Battleofthesexes

According to the Battle of the Sexes competition, held on Nov. 19, the men were the smartest.

Hosted by Men of Honor (MOH) and its sister organization, Women of Honor, the Battle of the Sexes pitted the two organizations against each other. The event, which lasted an hour, had three rounds and two intermissions.

The competition was similar to the game show Family Feud. Two teams of four tried to guess the most popular answers for two questions. Points were awarded based on the number of people who said each answer.

According to Jaeren Hardin, the vice president of MOH, MOH polled 100 UTSA students over three days to tabulate the answers.

After each question was posed, whichever team buzzed first would answer the question until they guessed wrong three times. Once they had three wrong answers, the other team was able to respond until they had three wrong answers.

In the first round, MOH’s team defeated a group of its female friends.

Even though her team lost, Tisha Rios, an undeclared freshman, enjoyed herself. “I met a few people and had fun,” said Rios.

The second round featured Women of Honor’s team against members of the fraternity, Phi Beta Sigma. Both teams were thoroughly stumped by the question, “Name something that makes a man unsexy.” While each team scored some correct answers, both missed the top answer, “Ugliness.”

The Sigmas, however, defeated Women of Honor with the second question: “Name something women spend more time doing than men.” While Women of Honor guessed the most popular answer, “Hair,” the Sigmas got “shopping,” “cleaning” and “cooking.”

After winning the second round, the Sigmas defeated the first round winners, MOH, in the final round. Each member of the winning team was awarded $25. The audience could also win cash by identifying historical black figures during the intermissions.

The event, which had about 70-80 people in attendance, was part of MOH Week. Throughout the week, MOH hosted other events such as a professional development workshop and a social nightlife event for members of the group.

“(The goal of MOH) is to enrich the lifestyle of men across campus and eliminate different stereotypes,” said Hardin.

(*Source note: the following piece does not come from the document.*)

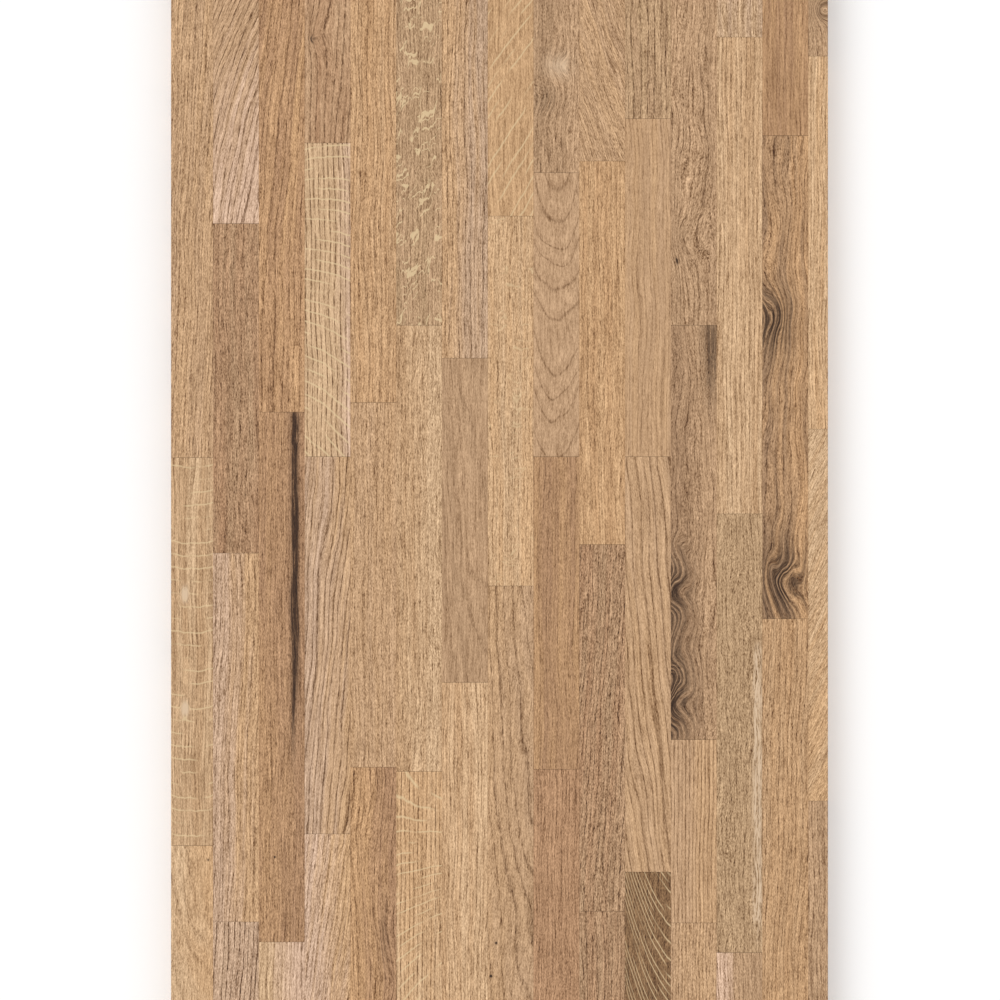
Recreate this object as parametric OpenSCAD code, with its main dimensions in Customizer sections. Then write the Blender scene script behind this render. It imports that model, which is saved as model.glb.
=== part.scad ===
// Solid oak stave worktop, 2 m by 620 mm by 38 mm.
// Short staves are finger-jointed end to end into rows and the rows are glued edge to edge.
// The panel is then ripped to depth, cut to length and eased along its arrises.
// X runs along the worktop, Y from its front edge to its back edge, Z up from its underside.

/* [Board] */
// Length of the finished worktop, along the grain
board_length = 2000; // [1000:50:4000]
// Depth of the finished worktop, front edge to back edge
board_depth = 620; // [400:5:960]
// Thickness of the finished worktop
board_thickness = 38; // [26:1:45]
// Radius of the rounded long arrises, top and bottom
arris_radius = 1; // [0.5:0.5:6]
// Bevel sanded on the arrises of the two sawn ends
end_bevel = 0.6; // [0.2:0.1:2]

/* [Staves] */
// Width of one planed stave
stave_width = 43; // [30:0.5:60]
// Thickness of the glue line between two staves
glue_line = 0.2; // [0.1:0.05:0.4]
// Width ripped off the front row when the panel is trimmed
front_trim = 3.4; // [0:0.2:12]
// Narrowest row allowed at the back edge: a thinner one is widened by trimming more off the front
narrowest_row = 16; // [8:1:24]
// Shortest piece of a stave left at a sawn end
shortest_end = 60; // [20:5:120]

/* [Finger joints] */
// Length of the fingers, along the grain
finger_length = 10; // [6:0.5:15]
// Target spacing of the fingers through the thickness
finger_pitch = 4; // [3:0.1:6]
// Width of the flat at the tip of a finger
finger_tip = 0.6; // [0.3:0.1:1]
// Plain shoulder above the top finger and below the bottom one
finger_shoulder = 3; // [2:0.5:5]

/* [Hidden] */
// Length of panel after which the pattern of end joints starts again
layup_repeat = 2000;
// Where the end joints of each row fall, from the left end, front row first
row_joints = [
    [118, 505, 960, 1326, 1668],
    [95, 352, 739, 1050, 1398, 1790],
    [125, 470, 917, 1417, 1765],
    [285, 663, 959, 1315, 1590, 1900],
    [130, 430, 908, 1252, 1610, 1880],
    [142, 442, 835, 1256, 1700],
    [100, 390, 866, 1172, 1545, 1835],
    [310, 732, 1081, 1500, 1870],
    [250, 691, 959, 1254, 1580, 1890],
    [95, 345, 680, 1042, 1388, 1745],
    [215, 640, 959, 1351, 1760],
    [105, 400, 835, 1226, 1399, 1775],
    [165, 563, 1013, 1427, 1800],
    [240, 656, 1112, 1590, 1910],
    [190, 581, 933, 1284, 1600, 1895],
];
// Oak tones, from sapwood straw to heartwood brown, dealt out to the staves in turn
oak_tones = ["#c9a477", "#bd9466", "#c4a07a", "#b58a60", "#cfad80", "#a98158"];
// Places to move along that list from one stave to the next, and from one row to the next
tone_step_along = 5;
tone_step_across = 2;

row_pitch = stave_width + glue_line;
row_count = ceil((board_depth + front_trim + glue_line) / row_pitch);
back_row_width = board_depth + front_trim - (row_count - 1) * row_pitch;
trimmed_off_front = front_trim + max(0, narrowest_row - back_row_width);
finger_count = max(1, round((board_thickness - 2 * finger_shoulder) / finger_pitch));
finger_step = (board_thickness - 2 * finger_shoulder) / finger_count;
// How far the rough rows stand past each end of the board before they are sawn off
rough_margin = 20;

// Row numbers below this have a leading zero in their names
first_two_digit_row = 10;

// End joints of row r that lie on the board, clear of its sawn ends
function joints_on_board(r) =
    let (pattern = row_joints[r % len(row_joints)])
    [for (lap = [0 : ceil(board_length / layup_repeat)], x = pattern)
        let (at = x + lap * layup_repeat)
        if (at > shortest_end && at < board_length - shortest_end) at];

// Outline of one side of an end joint, from the underside up: the fingers point along +X
function finger_line(x) = concat(
    [[x, 0]],
    [for (k = [0 : finger_count - 1])
        let (root = finger_shoulder + k * finger_step, crest = root + finger_step / 2)
        each [
            [x, root + finger_tip / 2],
            [x + finger_length, crest - finger_tip / 2],
            [x + finger_length, crest + finger_tip / 2],
            [x, root + finger_step - finger_tip / 2]
        ]],
    [[x, board_thickness]]
);

// Straight end of a stave that runs out past the sawn end of the board
function sawn_line(x) = [[x, 0], [x, board_thickness]];

function reversed(points) = [for (i = [len(points) - 1 : -1 : 0]) points[i]];

// Outline of a stave seen from the front: fingers on its right end, matching slots on its left
module stave_outline(left, right, left_jointed, right_jointed) {
    left_side = left_jointed ? finger_line(left + glue_line) : sawn_line(left);
    right_side = right_jointed ? finger_line(right) : sawn_line(right);
    polygon(concat(reversed(left_side), right_side));
}

// One stave before the panel is trimmed
module rough_stave(left, right, left_jointed, right_jointed) {
    translate([0, stave_width, 0])
        rotate([90, 0, 0])
            linear_extrude(stave_width)
                stave_outline(left, right, left_jointed, right_jointed);
}

// Rectangle with its four corners rounded by true arcs
module rounded_section(width, height, radius) {
    translate([radius, 0]) square([width - 2 * radius, height]);
    translate([0, radius]) square([width, height - 2 * radius]);
    for (x = [radius, width - radius], y = [radius, height - radius])
        translate([x, y]) circle(radius, $fn = 64);
}

// Side view of the board: square ends with a light sanding bevel
module end_section() {
    polygon([
        [0, end_bevel], [end_bevel, 0],
        [board_length - end_bevel, 0], [board_length, end_bevel],
        [board_length, board_thickness - end_bevel], [board_length - end_bevel, board_thickness],
        [end_bevel, board_thickness], [0, board_thickness - end_bevel]
    ]);
}

// The finished outside of the worktop, which every stave is trimmed to
module finished_board() {
    intersection() {
        rotate([90, 0, 90])
            linear_extrude(board_length)
                rounded_section(board_depth, board_thickness, arris_radius);
        translate([0, board_depth, 0])
            rotate([90, 0, 0])
                linear_extrude(board_depth)
                    end_section();
    }
}

// Row r of staves, front row 0, with a glue line between each stave and the next
module stave_row(r) {
    joints = joints_on_board(r);
    ends = concat([-rough_margin], joints, [board_length + rough_margin]);
    last = len(ends) - 2;
    translate([-board_length / 2, -board_depth / 2, 0])
        for (i = [0 : last])
            color(oak_tones[(i * tone_step_along + r * tone_step_across) % len(oak_tones)])
                intersection() {
                    finished_board();
                    translate([0, r * row_pitch - trimmed_off_front, 0])
                        rough_stave(ends[i], ends[i + 1], i > 0, i < last);
                }
}

for (r = [0 : row_count - 1])
    stave_row(r);
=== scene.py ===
# Oak stave worktop, dressed stave by stave and seen square from above.
import math
import random

import bmesh
import bpy
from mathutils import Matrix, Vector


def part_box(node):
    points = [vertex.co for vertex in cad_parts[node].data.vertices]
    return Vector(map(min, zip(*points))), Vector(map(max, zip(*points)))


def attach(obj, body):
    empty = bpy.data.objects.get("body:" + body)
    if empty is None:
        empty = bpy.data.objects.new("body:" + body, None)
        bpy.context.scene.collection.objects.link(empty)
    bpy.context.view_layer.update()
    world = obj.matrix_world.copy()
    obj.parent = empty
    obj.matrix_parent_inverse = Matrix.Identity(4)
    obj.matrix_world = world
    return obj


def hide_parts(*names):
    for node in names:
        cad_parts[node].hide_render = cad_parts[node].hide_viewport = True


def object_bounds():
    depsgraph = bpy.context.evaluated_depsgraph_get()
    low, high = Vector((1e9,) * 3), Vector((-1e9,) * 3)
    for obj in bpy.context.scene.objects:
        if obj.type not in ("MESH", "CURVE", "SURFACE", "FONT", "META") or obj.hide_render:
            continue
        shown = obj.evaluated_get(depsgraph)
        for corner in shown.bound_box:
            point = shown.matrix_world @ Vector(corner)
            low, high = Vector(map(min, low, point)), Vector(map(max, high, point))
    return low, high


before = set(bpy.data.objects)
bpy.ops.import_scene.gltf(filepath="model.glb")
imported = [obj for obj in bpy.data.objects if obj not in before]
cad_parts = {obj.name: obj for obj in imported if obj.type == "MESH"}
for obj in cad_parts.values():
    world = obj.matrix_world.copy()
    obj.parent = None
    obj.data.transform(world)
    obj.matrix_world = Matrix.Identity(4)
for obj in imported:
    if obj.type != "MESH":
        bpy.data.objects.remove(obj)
cadLow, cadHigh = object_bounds()
mm = 0.001

# How the photograph sees the board: its size in pixels, the board's two edges, and the board's depth
photo = {"size": 1000, "leftEdge": 171.0, "rightEdge": 828.0, "middleRow": 500.0}
boardDepth = cadHigh.y - cadLow.y
pixel = boardDepth / (photo["rightEdge"] - photo["leftEdge"])
photoMiddle = (photo["leftEdge"] + photo["rightEdge"]) / 2


def onBoard(px, py):
    # A place in the photograph, in mm on the board: along it, and across it from front to back
    along = (py - photo["middleRow"]) * pixel / mm
    across = (px - photoMiddle) * pixel / mm
    return along, across


# Oak tones, as seen under plain white light
tones = {
    "straw": "#cfab84",
    "honey": "#cba277",
    "golden": "#c29b73",
    "tan": "#bc9773",
    "rose": "#cfac90",
    "greyRose": "#c2a083",
    "taupe": "#b9987a",
    "olive": "#b6946f",
    "amber": "#be946a",
    "umber": "#ad8a68",
    "chestnut": "#a9815f",
    "smoke": "#967557",
    "walnut": "#907053",
    "peat": "#97714c",
    "cream": "#dcbf9f",
    "fleck": "#e4c89c",
}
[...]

While the other events followed the group’s goal more closely, the Battle of the Sexes was designed to alleviate end-of-the-semester stress.

“It was fun just getting out in the community — anything where I get to hang out,” said Jerome Scott, a senior multidisciplinary studies major.

Besides the entertainment aspect, the questions also taught an important lesson. According to Hardin, showing how the community thinks is more important than determining the more intelligent sex.

“You can learn from the smallest stuff,” said Hardin.